Prime acquired the OAS application from its developer, ACS America Inc., a now-defunct New York City software house.
It was one of the pioneer systems, and fought hard to win a place in the UK DTI Office Automation Pilot sites, but failed to achieve it.
OAS consisted of:
Prime also claimed that OAS provided automatic translation between languages, but the feature was mostly non-existent, consisting only of one-word-at-a-time lookup in small dictionaries for Spanish and Norwegian.
Recognising the drawbacks of the downloadable WP workstation, Prime formed an agreement with Convergent Technologies for their AWS which Prime named the "Prime Producer 100" (launched in mid 1983) and later for Convergent's modular NGEN, clip together system, the "Prime Producer 200" (launched in 1984), each of which had far superior WP to the initial Prime offering, and were document based.
In the UK Prime had a very active OAS User Group whose suggestions were acted upon in new product development. UK Pioneers of the system included the London Docklands Development Corporation and Oxford Polytechnic, now Oxford Brookes University.
Very similar in concept and execution to the Pick environment developed by Richard Pick, Prime Information allowed rapid, 4GL or 4GL-like development of applications around relational or quasi relational database structures. After a series of evolutions Prime Information was acquired by IBM corporation. It became part of IBM's U2 product family. The former Prime Information is now known as IBM UNIVERSE. Further information can be found at http://www-306.ibm.com/software/data/u2/universe/
In (approx) 1984 Prime developed a system to conflict with OAS and confuse the market. Prime Information Connection added word processing to Prime Information, giving the company two office oriented suites to offer in a marketplace dominated by Wang Laboratories
Prime’s 2250 (“Rabbit”) offered the combination Ford was looking for in a package smaller than the original CDC’s. In addition, the PRIMOS operating system would run unaltered across all Prime platforms; from the 2250 up to the (what would be considered today as a server) 750. As a result, the Data Collector (rooms) would contain several 750 class machines, each with rows of CDC 300 or 600MB drives. Primenet (token ring) network connected all CAD stations in a building with its Data Collector.

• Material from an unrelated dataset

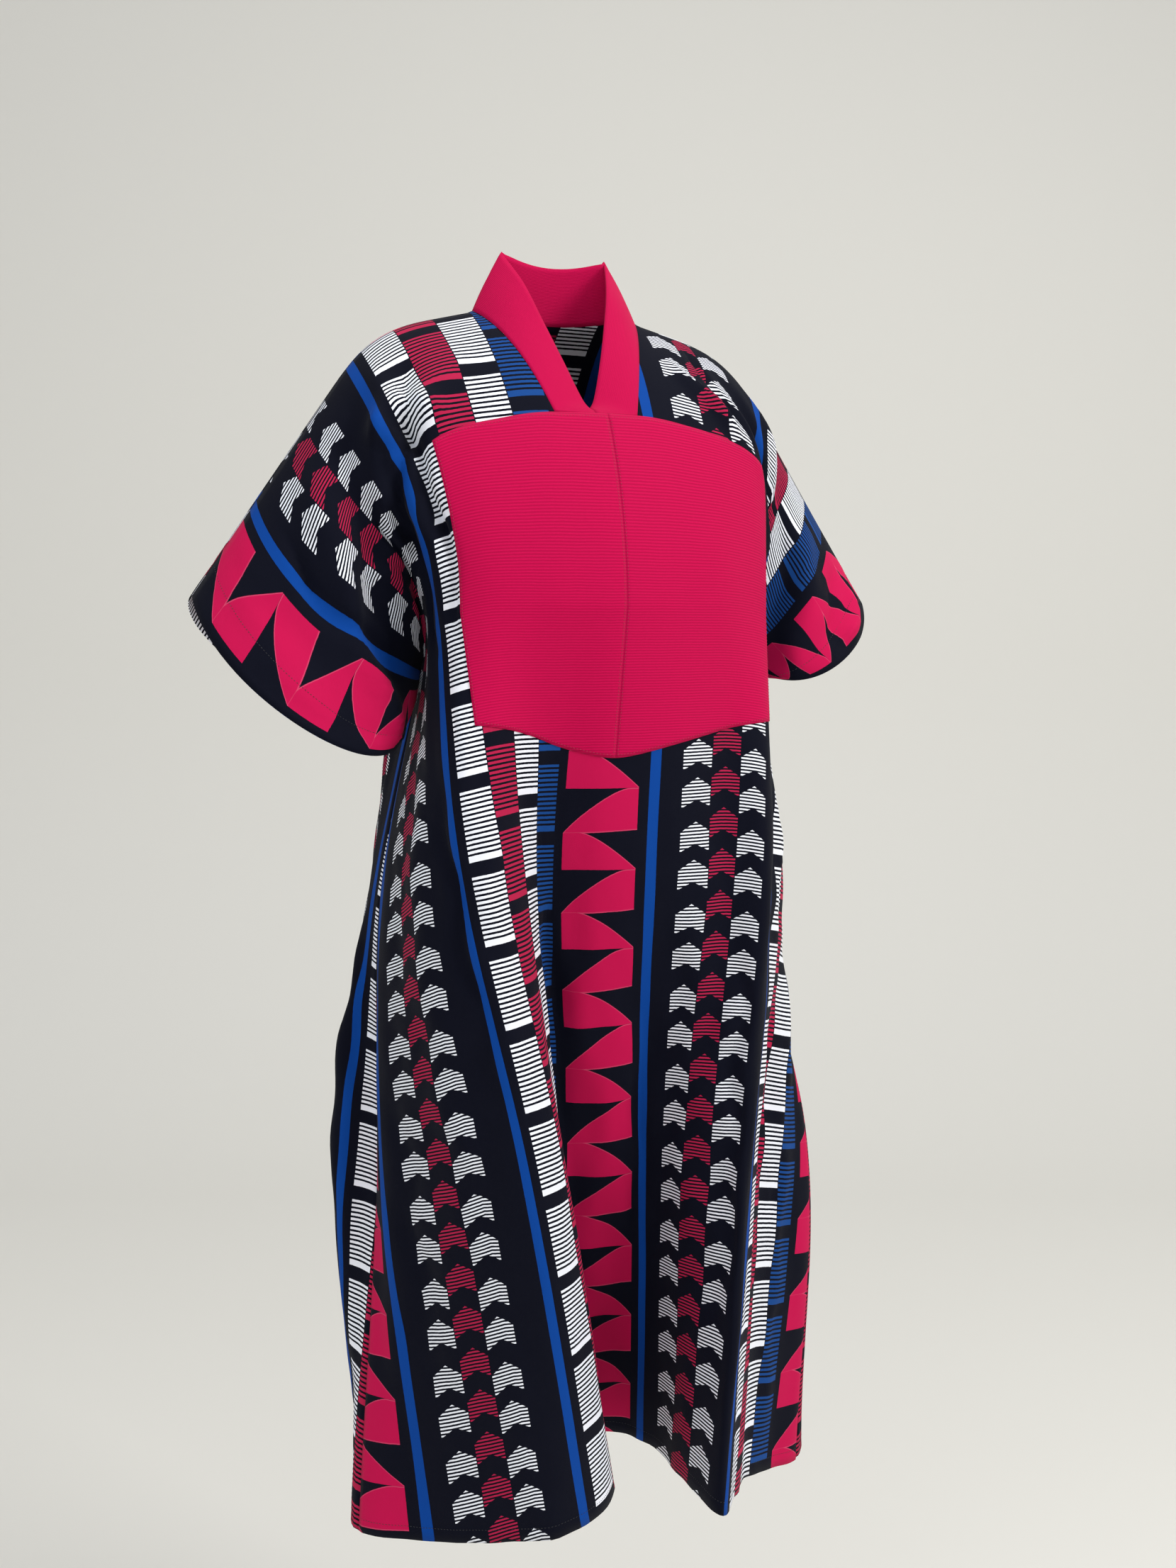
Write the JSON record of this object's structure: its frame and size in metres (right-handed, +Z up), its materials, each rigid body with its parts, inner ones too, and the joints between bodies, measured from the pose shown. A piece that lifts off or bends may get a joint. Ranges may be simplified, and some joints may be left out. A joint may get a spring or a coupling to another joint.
{
  "type": "boubou robe",
  "caption": "Loose printed cotton robe with short kimono sleeves, a ribbed bib and a standing band collar, hanging hollow in its worn pose.",
  "frame": {"origin": "between the shoulders at the height of the neck base, on the centre line of the neck opening", "axes": "+Z up, -Y the way the wearer faces, +X the wearer's left"},
  "size_m": [0.7318, 0.3554, 1.2561],
  "materials": {
    "front_print": "matte printed cotton",
    "back_print": "matte printed cotton",
    "collar_cloth": "matte plain cotton",
    "bib_right_cloth": "matte ribbed cotton",
    "bib_left_cloth": "matte ribbed cotton"
  },
  "bodies": {
    "root": {"front_panel": "front_print", "back_panel": "back_print", "collar_band": "collar_cloth", "bib_right_half": "bib_right_cloth", "bib_left_half": "bib_left_cloth"}
  },
  "joints": []
}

Ford pushed PDGS out to its suppliers and engineering contractors throughout the northern Midwest.
Prime gained expertise over the years with its collaboration with Ford and continued to expand into the CAD market with its Medusa product. With the acquisition of ComputerVision, Prime appeared to be a formidable force in the CAD/CAM industry.
Prime Medusa versions 5 and CV Medusa 7 were merged/recombined into a product that was called Medusa version 12.
Prime also picked up Calma CAD systems from GE.
Developed on relay.prime.com, which was the hub that relayed global electronic mail for Prime Computer. The software used on this computer system, PDN Mail, developed by Robert Ullmann, it was designed to use the encoding header field that was later explained in a RFC. PDN Mail was years ahead of its time and was also used by Microsoft Corporation until MIME was introduced.
Before MIME existed, PDN Mail was able to perform the same functions and was used to send software updates as well as all sorts of attachments between systems. In August 1993, Robert Ullmann, David Robinson and Al Costanzo, wrote RFC 1505. This RFC, documented the Encoding Header Field for Internet Messages that PDN mail used and was published by the RFC editor, Jon Postel that same year.
Another series of advertisements featured a C-3PO-like robot called Albert EinPrime.